Not by itself. A cloud in your country reduces latency and eases data residency, but you are still trusting the operator's terms, root access and audit logs, and depending on ownership, extraterritorial legislation such as the US CLOUD Act may reach the data regardless of location. True sovereignty means the inference runs on hardware you own and the keys never leave your control. Location alone does not deliver that.
Can I use public cloud AI services for regulated data?
For genuinely regulated or classified data the answer is usually no, because these are public cloud services and the prompt is sent to a remote endpoint outside your perimeter. They are capable general tools, but by design they cannot offer zero egress, buyer-held keys or an audit ledger you control. Regulated workloads need an architecture where nothing leaves the perimeter and every action is signed on hardware you own.
How do I verify a vendor's sovereignty claim myself?
Run three checks the vendor cannot fake. Unplug the network and confirm the system still answers. Capture the traffic during a live task and confirm no data leaves. Take one audit-log entry and verify its cryptographic signature offline against the published scheme. If the system passes all three unassisted, the claim holds. If verification depends on the vendor's word, treat the claim as unproven.
Does the 2026 EU AI Act deadline still apply to AI procurement?

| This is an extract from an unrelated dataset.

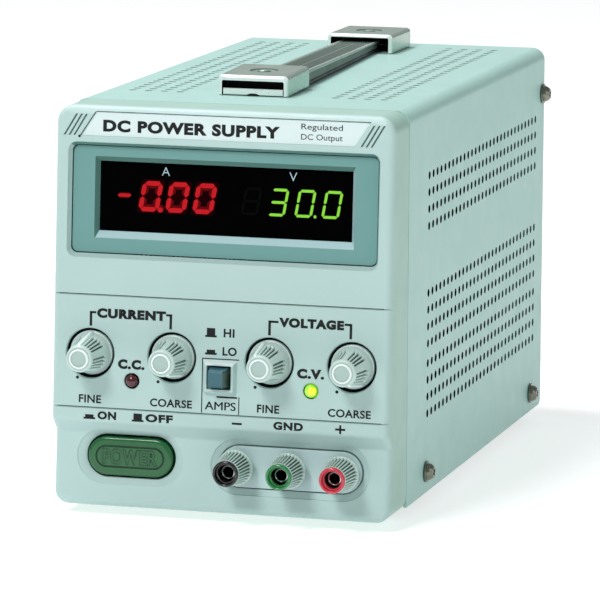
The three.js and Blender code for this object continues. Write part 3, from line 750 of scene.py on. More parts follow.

The date has moved. The high-risk Annex III obligations once due on 2 August 2026 were deferred by the Digital Omnibus to 2 December 2027, embedded Annex I high-risk to 2 August 2028, while Article 50 transparency duties are largely unchanged. DORA, NIS2 and GDPR still apply now. The sensible reading is to treat the deferral as extra time to adopt an architecture that already meets the controls, not as permission to delay.